De rechtbank houdt verdachte daarbij aan haar op 3 juli 2018 aan de politie afgelegde verklaring dat een voor haar rijdende auto plotseling stil stond. Haar verklaring op zitting dat de auto voor haar plotseling sterk ging remmen en dat zij de remlichten zag oplichten, lijkt naar het oordeel van de rechtbank een invulling achteraf. Verdachte heeft namelijk per ongedateerde brief van uiterlijk 18 augustus 2018 toegelicht dat de woorden “Ik maakte de keus” (om naar links uit te wijken) in haar politieverklaring niet kloppen, omdat het een paniekreactie van haar was. In diezelfde brief spreekt zij echter nog steeds over een auto die voor haar stilstond en heeft zij niet toegevoegd dat zij die auto (eerst) sterk zag afremmen. Overigens heeft zij in die brief ook niet toegevoegd dat zij zelf ook nog zou hebben geremd, zoals zij op zitting heeft verklaard.
De rechtbank constateert vervolgens dat de getuigen summier zijn bevraagd en dat er geen uitgebreide ongevallenanalyse heeft plaatsgevonden. Uit de bewijsmiddelen kan daarom niet eenduidig worden afgeleid hoe het overige verkeer zich op het moment van het ongeval heeft gedragen. Zo is onder andere onduidelijk gebleven hoe lang de auto voor verdachte al stil stond en met welke snelheid de tegemoetkomende auto van getuige [naam] aan kwam rijden. Hoe lang de bewijsbare onoplettendheid van verdachte heeft geduurd, is daarom niet vast te stellen. De rechtbank gaat er dan ook vanuit dat het een relatief kort moment van onoplettendheid is geweest.

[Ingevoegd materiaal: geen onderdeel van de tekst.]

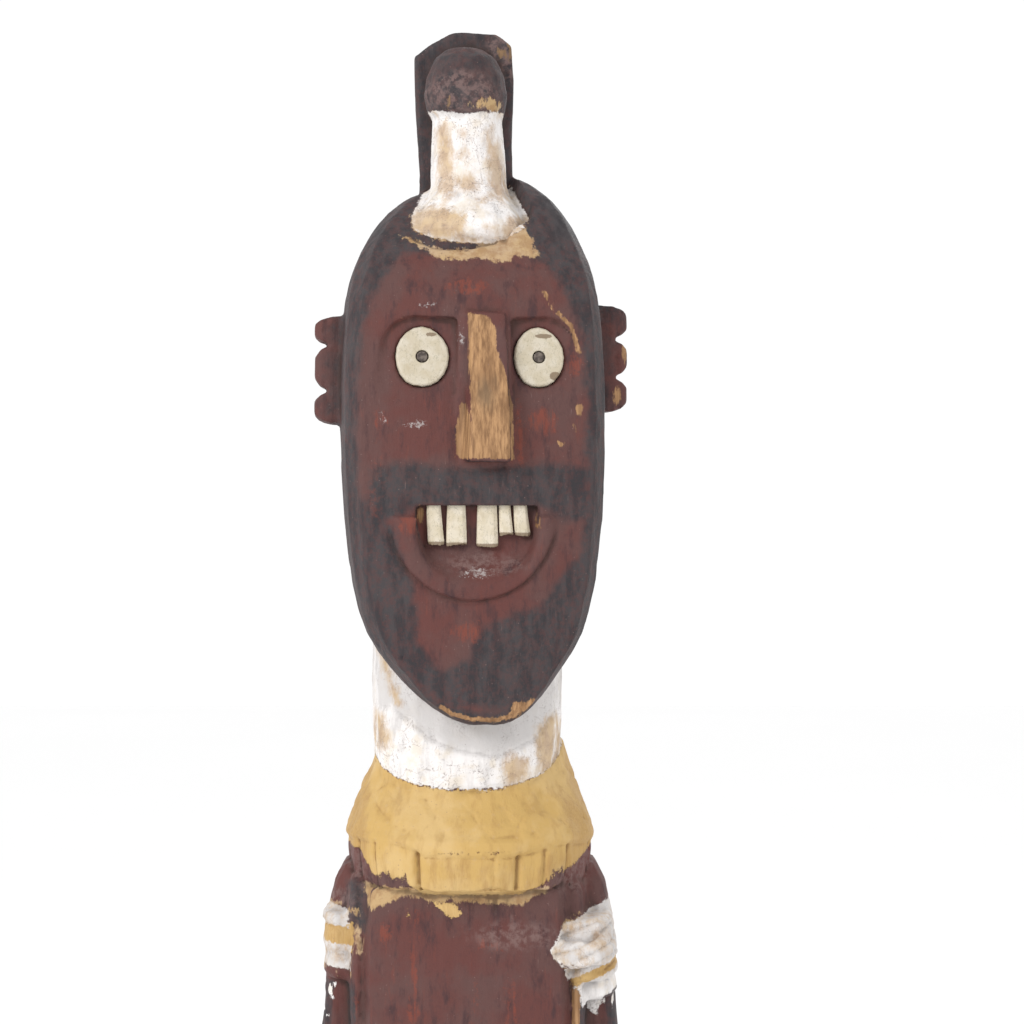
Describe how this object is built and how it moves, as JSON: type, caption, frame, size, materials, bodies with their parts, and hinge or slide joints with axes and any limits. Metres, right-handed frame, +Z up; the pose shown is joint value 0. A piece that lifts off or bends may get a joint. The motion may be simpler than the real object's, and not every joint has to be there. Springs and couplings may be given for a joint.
{
  "type": "carved ancestor figure",
  "caption": "Tall standing ancestor figure carved from one log, painted, with a slab topknot, inlaid disc eyes and slip teeth, ruffled collar, armlets and a low base.",
  "frame": {"origin": "middle of the flat underside of the base, on the ground", "axes": "+Z up along the log, the face looks towards -Y, +X to the right in the picture"},
  "size_m": [0.156, 0.158, 0.881],
  "materials": {
    "painted_wood": "hand-carved wood with worn earth-colour paint",
    "shell": "worn shell or bone",
    "dark_wood": "dull dark wood"
  },
  "bodies": {
    "root": {"carved_figure": "painted_wood", "eye_disc_left": "shell", "eye_disc_right": "shell", "eye_peg_left": "dark_wood", "eye_peg_right": "dark_wood", "tooth_1": "shell", "tooth_2": "shell", "tooth_3": "shell", "tooth_4": "shell", "tooth_5": "shell"}
  },
  "joints": []
}
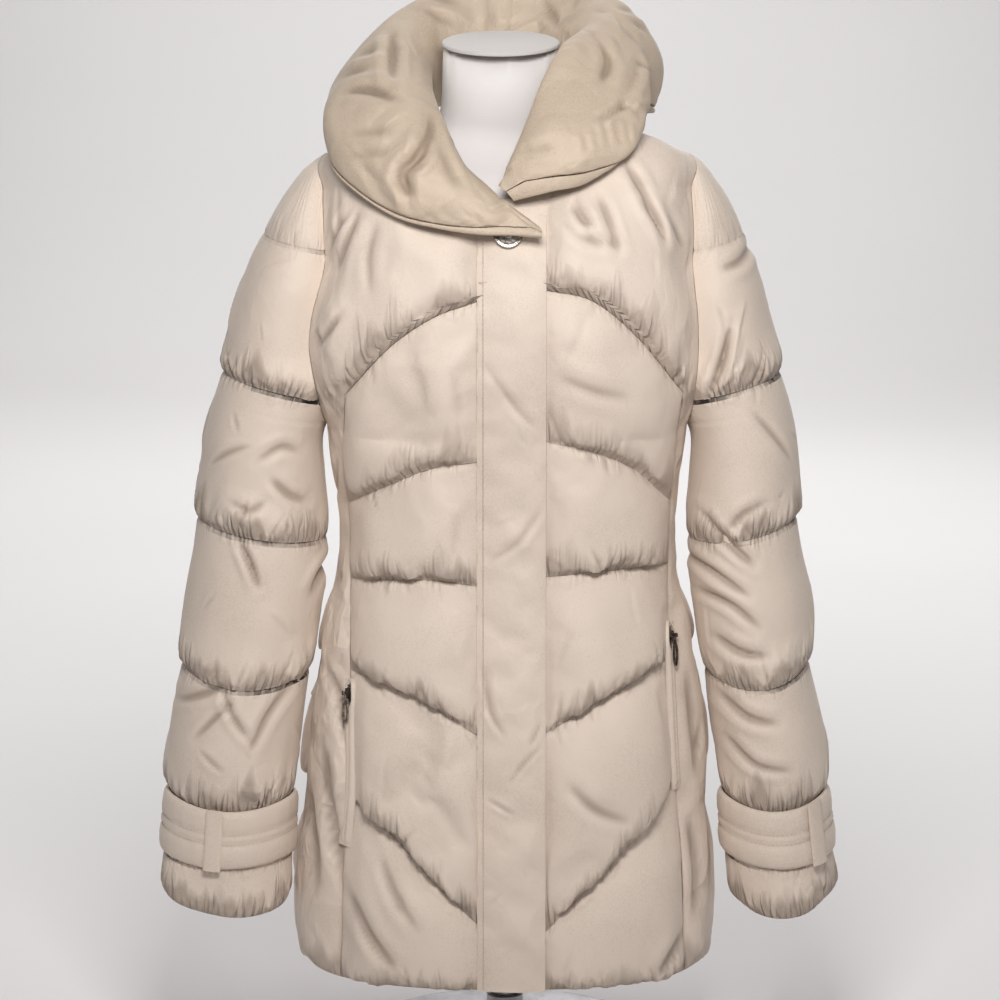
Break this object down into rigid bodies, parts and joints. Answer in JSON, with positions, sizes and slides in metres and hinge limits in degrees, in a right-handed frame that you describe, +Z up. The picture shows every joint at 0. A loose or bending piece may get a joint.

De rechtbank is verder met de verdediging van oordeel dat het uitwijken naar links door verdachte niet als een zelfstandige verkeershandeling van haar moet worden gezien. Haar gedrag is te typeren als een paniekreactie en als het ware het onvermijdelijke gevolg van het korte moment van onoplettendheid daarvoor. De twee andere opties, inrijden op de auto voor haar of op een paal aan de rechterzijde van de weg, vormden tijdens het zeer korte moment dat zij een beslissing moest nemen, geen reëel alternatief.
De verkeersfout die verdachte kan worden aangerekend is dat zij gedurende een kort moment onoplettend is geweest ten aanzien van het voor haar rijdende verkeer. Dat is naar het oordeel van de rechtbank echter onvoldoende om te concluderen dat er bij verdachte sprake is geweest van een aanmerkelijke mate van verwijtbare onvoorzichtigheid. Nu er geen, voor het misdrijf van artikel 6 WVW benodigde mate van schuld bewezen kan worden verklaard, zal verdachte van het primair ten laste gelegde worden vrijgesproken.
Subsidiair ten laste gelegde, artikel 5 WVW
Bij de beoordeling of verdachte zich schuldig heeft gemaakt aan een overtreding van artikel 5 WVW dient te worden vastgesteld of verdachte zich zodanig heeft gedragen dat gevaar op de weg werd veroorzaakt of kon worden veroorzaakt of dat het verkeer op de weg werd gehinderd of kon worden gehinderd.
Gelet op de hierboven genoemde bewijsmiddelen is de rechtbank van oordeel dat hiervan wel sprake is geweest. Verdachte heeft immers onvoldoende aandacht gehad voor de weg, waardoor zij een zich voor haar bevindende stilstaande auto te laat heeft opgemerkt. Zij was hierdoor niet meer in staat tijdig te remmen en is naar links uitgeweken, naar de rijbaan voor tegemoetkomend verkeer. Het gevaar dat door deze gedragingen werd veroorzaakt is evident en heeft zich ook gerealiseerd. De botsing tussen de auto van verdachte en de auto van getuige [naam] was namelijk het directe gevolg van deze gedragingen. Dit maakt dan ook dat de rechtbank van oordeel is dat de subsidiair ten laste gelegde overtreding van artikel 5 WVW wettig en overtuigend bewezen kan worden verklaard.